The authors of The Education of Historians challenge the next generation of graduate students to ask tough questions before they commit to any particular program. The tougher the better. There is much in this wide-ranging report that I have not touched upon here. It should not get dusty on our shelves.
—Linda K. Kerber (Univ. of Iowa) is president of the AHA.
2 The committee's members were: Colin Palmer (Princeton Univ.), chair; Thomas Bender (New York Univ.); secretary; Constance Berman (Univ. of Iowa); Allison Blakely (Boston Univ.); Ramón A. Gutiérrez (Univ. of California at San Diego); Fiona D. Halloran (UCLA), student representative; Nadine Hata (El Camino Community Coll.); Lynn Hunt (UCLA); Stanley N. Katz (Princeton Univ.); Theresa Mah (Bowling Green State Univ.); Kristin Stapleton (Univ. of Kentucky); Arnita A. Jones (AHA), ex officio. Philip M. Katz served as the committee's research director.
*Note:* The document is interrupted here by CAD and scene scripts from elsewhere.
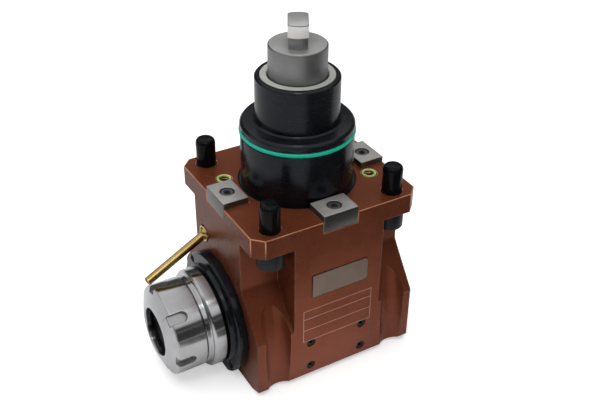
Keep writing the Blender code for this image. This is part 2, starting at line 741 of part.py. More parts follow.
def clamp_nut(finish):
    """The clamping nut, with its wrench slots, and the sliding ring inside its mouth."""
    profile = [
        (NUT_BORE_R, NUT_REAR), (NUT_R - 0.8, NUT_REAR), (NUT_R, NUT_REAR + 0.8), (NUT_R, NUT_CONE),
        (NUT_R - 0.5, NUT_CONE + 0.4), (NUT_MOUTH_R + 4.0, NUT_FRONT - 0.4), (NUT_MOUTH_R + 0.7, NUT_FRONT),
        (NUT_MOUTH_R, NUT_FRONT - 0.7), (NUT_MOUTH_R, NUT_LIP), (NUT_POCKET_R, NUT_LIP),
        (NUT_POCKET_R, NUT_POCKET), (NUT_BORE_R, NUT_POCKET),
    ]
    nut = place("clamp_nut", moved(turned(profile, 36), FORWARD), finish, SPINDLE_AT)
    slots = []
    stand = Matrix(((0, 0, 1, 0), (1, 0, 0, 0), (0, 1, 0, 0), (0, 0, 0, 1)))
    outline = stadium(NUT_SLOT_W, NUT_SLOT_REAR, NUT_FRONT + PAST)
    for k in range(NUT_SLOTS):
        turn = Matrix.Rotation(radians(NUT_SLOT_TURN + 360 * k / NUT_SLOTS), 4, "Z")
        slots.append(prism(outline, NUT_SLOT_FLOOR, NUT_R + PAST, FORWARD @ turn @ stand))
    boolean(nut, joined(slots), "cut_nut_slots", at=SPINDLE_AT)
    back = NUT_POCKET + GAP
    front = NUT_LIP - GAP
    rim = NUT_POCKET_R - GAP
    seat = [(NUT_MOUTH_R + 1.9, back), (rim, back), (rim, front), (NUT_MOUTH_R + GAP, front)]
    place("nut_friction_ring", moved(turned(seat), FORWARD), finish, SPINDLE_AT)


def bearing_cover(black, beige, dark):
    inner = SEAL_POCKET_R
    mouth = HUB_R + 0.6
    spigot_r = FRONT_BEARING_R
    profile = [
        (inner, COVER_SPIGOT), (spigot_r, COVER_SPIGOT), (spigot_r, FACE + GAP), (COVER_R, FACE + GAP),
        (COVER_R, COVER_FRONT - 1.0), (COVER_R - 1.0, COVER_FRONT), (COVER_LIP_R, COVER_FRONT),
        (COVER_LIP_R - 0.8, COVER_LIP_FRONT), (mouth, COVER_LIP_FRONT), (mouth, SEAL_POCKET_FRONT),
        (inner, SEAL_POCKET_FRONT),
    ]
    cover = place("bearing_cover", moved(turned(profile), FORWARD), black, SPINDLE_AT)
    wide = (-COVER_R - PAST, COVER_R + PAST)
    long = (-COVER_FRONT - PAST, PAST - FACE)
    boolean(cover, block(wide, long, (SPINDLE_Z - COVER_R - PAST, COVER_FLAT_Z)), "cut_cover_flat")
    places = diagonal_places(COVER_SCREW_R)
    boolean(cover, screw_seats(places, COVER_FRONT, 1), "cut_cover_screw_holes")
    screws("cover_screw", places, COVER_FRONT - SMALL_SINK, dark)
    low = COVER_SPIGOT + 2.6
    high = SEAL_POCKET_FRONT - 0.4
    place("spindle_seal", moved(ring(HUB_R + GAP, inner - GAP, low, high), FORWARD), beige, SPINDLE_AT)


def screw_seats(places, face, way):
    """Stepped holes for small socket screws, from a face that looks forward (1) or backward (-1)."""
    seat = face - SMALL_SINK - FIT
    steps = [(SMALL_SCREW_R + GAP, FACE - 4.0, seat), (SMALL_HEAD_R + 0.4, seat, face + PAST)]
    if way < 0:
        steps = [(radius, -end, -start) for radius, start, end in reversed(steps)]
    return drilled_forward(places, steps)


def screws(name, places, seat, dark):
    """Four small socket screws whose heads face forward, or backward for a negative seat."""
    for number, (x, z) in enumerate(places, 1):
        bm = socket_screw(SMALL_HEAD_R, SMALL_HEAD_H, SMALL_SCREW_R, SMALL_SCREW_L, 2.5, 1.4)
        turn = FORWARD if seat > 0 else BACKWARD
        place(f"{name}_{number}", shifted(moved(bm, turn), 0, -seat, 0), dark, (x, 0, z))


def rear_cover(black, dark):
    profile = [
        (0, REAR_SPIGOT), (REAR_SPIGOT_R, REAR_SPIGOT), (REAR_SPIGOT_R, FACE + GAP), (REAR_PLATE_R, FACE + GAP),
        (REAR_PLATE_R, REAR_PLATE_BACK - 0.8), (REAR_PLATE_R - 0.8, REAR_PLATE_BACK), (0, REAR_PLATE_BACK),
    ]
    cover = place("rear_cover", moved(turned(profile), BACKWARD), black, SPINDLE_AT)
    places = diagonal_places(REAR_SCREW_R)
    boolean(cover, screw_seats(places, REAR_PLATE_BACK, -1), "cut_rear_screw_holes_in_cover")
    screws("rear_cover_screw", places, SMALL_SINK - REAR_PLATE_BACK, dark)
    high = -REAR_BEARING_BACK - 0.4
    lock = ring(REAR_BEARING_BORE_R, LOCK_NUT_R, high - LOCK_NUT_W, high, 24)
    place("spindle_lock_nut", moved(lock, FORWARD), dark, SPINDLE_AT)


def keys(finish, dark):
    low = FLANGE_TOP + KEY_RISE - KEY_H
    top = FLANGE_TOP + KEY_RISE
    hole = KEY_SCREW_R + GAP
    recess = KEY_SCREW_HEAD_R + 0.6
    under = top - KEY_SCREW_HEAD_H - 0.6
    floor = under - GAP
    below = low - PAST
    above = top + PAST
    seat = [(0, below), (hole, below), (hole, floor), (recess, floor), (recess, above), (0, above)]
    for side, ((x, y), turn) in key_places().items():
        bm = block((-KEY_L / 2, KEY_L / 2), (-KEY_W / 2, KEY_W / 2), (low, top))
        rim = [e for e in bm.edges if all(v.co.z > (top - 1) * MM for v in e.verts)]
        bmesh.ops.bevel(bm, geom=rim, offset=0.5 * MM, segments=1, profile=0.5, affect="EDGES", material=-1)
        key = place(f"locating_key_{side}", bm, finish, (x, y, 0), turn)
        boolean(key, turned(seat, 12), f"cut_key_{side}", at=(x, y, 0))
        screw = socket_screw(KEY_SCREW_HEAD_R, KEY_SCREW_HEAD_H, KEY_SCREW_R, 18.0, 4.0, 2.4)
        place(f"key_screw_{side}", screw, dark, (x, y, under))


def mounting_screws(slate, vinyl):
    under = FLANGE_TOP - FLANGE_T - GAP
    length = FLANGE_T + GAP + SCREW_RISE
    cap = [
        (0, CAP_TOP), (CAP_R - 1.55, CAP_TOP), (CAP_R - 0.45, CAP_TOP - 0.6), (CAP_R, CAP_TOP - 1.9),
        (CAP_R, GAP),
        (CAP_BORE_R, GAP), (CAP_BORE_R, CAP_TOP - 1.1), (0, CAP_TOP - 1.1),
    ]
    for number, (sx, sy) in enumerate(quadrants(), 1):
        bm = socket_screw(SCREW_HEAD_R, SCREW_HEAD_H, SCREW_R, length, 10.0, 6.0, 1.0)
        bm.transform(Matrix.Rotation(pi, 4, "X"))
        place(f"mounting_screw_{number}", bm, slate, (sx * SCREW_X, sy * SCREW_Y, under))
        spot = (sx * SCREW_X, sy * SCREW_Y, FLANGE_TOP)
        place(f"thread_cap_{number}", turned(cap, 14), vinyl, spot)


def coolant_parts(brass, pale, dark):
    for name, sign in (("back", 1), ("front", -1)):
        spot = (sign * PORT_X, sign * PORT_Y, FLANGE_TOP - 0.15)
        place(f"port_seal_{name}", torus(PORT_RING_R, PORT_RING_MINOR_R, 0, 6, 16), pale, spot)
    pivot = (-PORT_X, -BALL_FORWARD, CHANNEL_Z)
    lip = BALL_R - 0.02
    hollow = BALL_R + 0.4
    rim = SOCKET_RING_R
    seat = [
        (lip, 2.1), (lip, 1.4), (hollow, 0.6), (hollow, -3.0), (CHANNEL_R + 0.5, -4.6), (CHANNEL_R + 0.5, -7.3),
        (rim, -7.3), (rim, 1.8), (rim - 0.3, 2.1),
    ]
    place("nozzle_seat", moved(turned(seat, 18), FORWARD), brass, pivot)
    reach = Vector(NOZZLE_REACH)
    aim = reach.to_track_quat("Z", "Y").to_matrix().to_4x4()
    neck = asin(NOZZLE_R / BALL_R)
    angles = [k * (pi - neck) / 6 for k in range(6)]
    tube = [(BALL_R * sin(a), -BALL_R * cos(a)) for a in angles]
    tube += [
        (NOZZLE_R, BALL_R * cos(neck)), (NOZZLE_R, reach.length - 0.3), (NOZZLE_R - 0.3, reach.length),
        (NOZZLE_BORE_R, reach.length), (NOZZLE_BORE_R, 6.0), (0, 6.0),
    ]
    place("nozzle_tube", moved(turned(tube, 16), aim), brass, pivot)
    plug = moved(grub_screw(PLUG_R, PLUG_L, 5.0, 3.5), BACKWARD)
    place("channel_plug", plug, dark, (PORT_X, FACE - 0.8, CHANNEL_Z))


def plates(plain, dark):
    bm = block((EDGE - 0.2, EDGE + 0.5), PLATE_Y, PLATE_Z)
    corners = [e for e in bm.edges if abs(e.verts[0].co.x - e.verts[1].co.x) > 1e-5 and e.verts[0].co.y > 0]
    bmesh.ops.bevel(bm, geom=corners, offset=3 * MM, segments=4, profile=0.5, affect="EDGES", material=-1)
    place("blank_plate", bm, plain)
    for number, (y, z) in enumerate(side_plug_places(), 1):
        bm = moved(grub_screw(SIDE_PLUG_R, SIDE_PLUG_L, 2.5, 2.2), Matrix.Rotation(radians(90), 4, "Y"))
        place(f"side_plug_{number}", bm, dark, (EDGE - 1.0, y, z))


def main():
    clear_scene()
    coated = material("brown_coated_steel", (0.16, 0.062, 0.036), 0.38, 0.55)
    black = material("black_nitrided_steel", (0.012, 0.012, 0.014), 0.22, 0.8)
    bright = material("polished_steel", (0.72, 0.71, 0.69), 0.2, 1.0)
    ground = material("ground_steel", (0.33, 0.31, 0.3), 0.38, 1.0)
    bearing_steel = material("bearing_steel", (0.6, 0.6, 0.62), 0.25, 1.0)
    gear_steel = material("gear_steel", (0.3, 0.29, 0.28), 0.35, 1.0)
    slate = material("slate_screw_steel", (0.03, 0.035, 0.04), 0.45, 0.7)
    vinyl = material("black_vinyl", (0.008, 0.008, 0.009), 0.3, 0.0)
    brass = material("brass", (0.55, 0.36, 0.1), 0.28, 1.0)
    green = material("turquoise_rubber", (0.0, 0.36, 0.24), 0.45, 0.0)
    pale = material("pale_green_rubber", (0.3, 0.5, 0.16), 0.5, 0.0)
    beige = material("beige_seal_rubber", (0.45, 0.4, 0.33), 0.6, 0.0)
    plate = material("grey_plate", (0.4, 0.37, 0.32), 0.45, 0.5)
    t = FLANGE_TOP
    housing(coated)
    shank(black, green, beige)
    drive_shaft(ground)
    steel = (bearing_steel, bearing_steel)
    bearing("upper_bearing", UPPER_BEARING, t + UPPER_BEARING_LOW, *steel)
    bearing("lower_bearing", LOWER_BEARING, t + LOWER_BEARING_LOW, *steel)
    bearing("front_bearing", FRONT_BEARING, BEARING_BACK, *steel, SPINDLE_AT, FORWARD)
    bearing("rear_bearing", REAR_BEARING, -REAR_BEARING_BACK, *steel, SPINDLE_AT, FORWARD)
    step = 2 * pi / TEETH
    bevel_gear("drive_gear", gear_steel, Matrix.Identity(4), -pi / 2)
    bevel_gear("spindle_gear", gear_steel, FORWARD, pi / 2 + step / 2)
    spindle(bright)
    clamp_nut(bright)
    bearing_cover(black, beige, slate)
    rear_cover(black, slate)
    keys(ground, slate)
    mounting_screws(slate, vinyl)
    coolant_parts(brass, pale, slate)
    plates(plate, slate)


main()
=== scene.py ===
"""The driven tool holder, dressed for its photograph: finishes, fine forms, lights and camera. Sizes are
millimetres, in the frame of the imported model: the shank axis is Z and the spindle points along -Y."""

from math import asin, cos, hypot, pi, radians, sin, tan

import bmesh
import bpy
from mathutils import Euler, Matrix, Vector

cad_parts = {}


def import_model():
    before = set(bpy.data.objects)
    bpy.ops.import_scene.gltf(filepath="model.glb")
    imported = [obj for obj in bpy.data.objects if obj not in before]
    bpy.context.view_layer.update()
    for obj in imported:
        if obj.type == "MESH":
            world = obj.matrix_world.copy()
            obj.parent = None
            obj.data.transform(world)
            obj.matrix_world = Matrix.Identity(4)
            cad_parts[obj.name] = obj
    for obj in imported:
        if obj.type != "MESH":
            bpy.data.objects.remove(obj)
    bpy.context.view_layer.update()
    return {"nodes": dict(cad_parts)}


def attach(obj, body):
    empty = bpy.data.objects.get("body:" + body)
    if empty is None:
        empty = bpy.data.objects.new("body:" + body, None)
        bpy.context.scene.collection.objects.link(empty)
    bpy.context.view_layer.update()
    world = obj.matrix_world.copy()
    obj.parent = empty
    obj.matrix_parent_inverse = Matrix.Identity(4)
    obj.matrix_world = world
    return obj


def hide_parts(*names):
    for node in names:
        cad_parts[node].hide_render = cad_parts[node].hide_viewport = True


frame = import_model()

# Shared values: MM and MERGE are metres, FIT is the usual gap, OVER is a cutter's reach past a face

MM = 0.001
MERGE = 1e-6
FIT = 0.3
CHAMFER = 0.8
OVER = 4.0
QUADRANTS = [(1, -1), (1, 1), (-1, 1), (-1, -1)]

# Material slots of a piece after its first

SECOND = 1
THIRD = 2

# Steps of a full turn, from the large round pieces to the small ones

FINE = 128
BORE_STEPS = 96
CROSS_STEPS = 72
MEDIUM = 64
SMALL = 48
COARSE = 32

# Sizes of the housing

HALF_X = 56.0
HALF_Y = 61.0
FLANGE_TOP = 127.5
FLANGE_T = 14.3
FLANGE_FOOT = FLANGE_TOP - FLANGE_T
FLANGE_CORNER = 7.0
POCKET_X = 33.5
POCKET_Y = 33.6
POCKET_ROUND = 1.6
SLOPE_TOP = 76.0
SLOPE_FOOT = 45.5
STRIP_W = 10.0
STRIP_RISE = 0.38
GROOVE_R = 9.3
GROOVE_LEAN = 9.2
GROOVE_PIVOT_Z = 101.5
GROOVE_SPAN = (-130.0, -14.0)
RELIEF_R = 39.2
RELIEF_FLOOR = 126.5
SLEEVE_SEAT_R = 31.25
SLEEVE_SEAT_FLOOR = 88.2
GEAR_ROOM_R = 26.8
GEAR_ROOM_FLOOR = 40.0
FRONT_BORE_R = 28.8
FRONT_BORE_FLOOR = 39.6
CROSS_ROOM_R = 26.5
CROSS_ROOM_BACK = -30.0
WEB_R = 17.0
WEB_BACK = -40.6
REAR_BORE_R = 20.2
REAR_BORE_END = -54.5
REAR_MOUTH_R = 24.0

# Sizes of the spindle, the nut and the covers, whose ends are measured from the shank axis

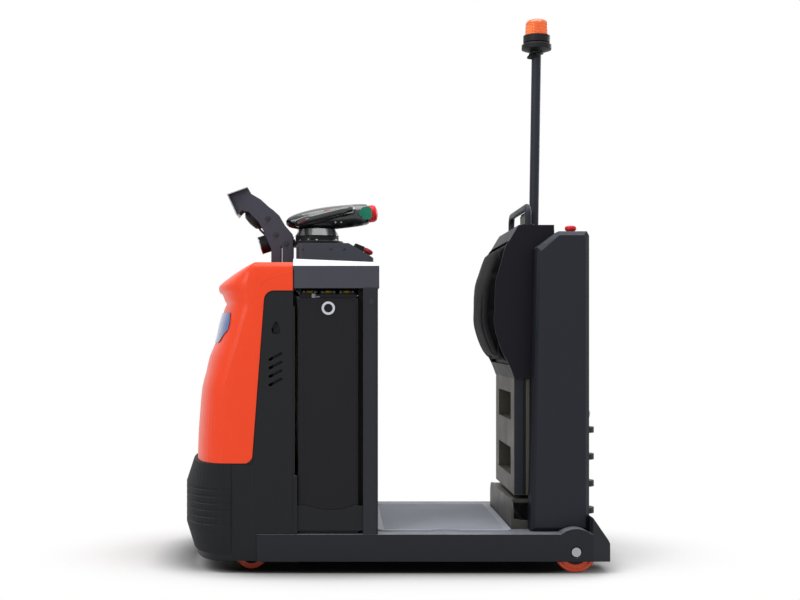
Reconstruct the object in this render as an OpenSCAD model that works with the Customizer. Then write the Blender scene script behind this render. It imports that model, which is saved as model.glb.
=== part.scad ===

4. Morris wrote many children's books, some in collaboration with others. His early books: The First Book of the American Revolution (1956); The First Book of the Constitution, (New York: Franklin Watts, 1958); both with illustrations by Leonard Everett Fisher, remain among the best of their kind. I am indebted to Mary-Jo Kline for these references.
5.For a list of NHPRC partially funded projects, go to http://www.archives.gov/nhprc/projects/publishing/projects.html last accessed July 4, 2006. For efforts to eliminate funding for the NHPRC in recent years, see the reports of the National Coalition for History, (See, for example NCH Action Alerts of April 26, 2005; June 22, 2005; April 3, 2006; and June 26, 2006).
6. See, for example, Robert Orrill and Linn Shapiro, "From Bold Beginnings to an Uncertain Future: the Discipline of History and History Education," American Historical Review, 110:3 (June 2005), and online discussion forum that followed: at the History Cooperative.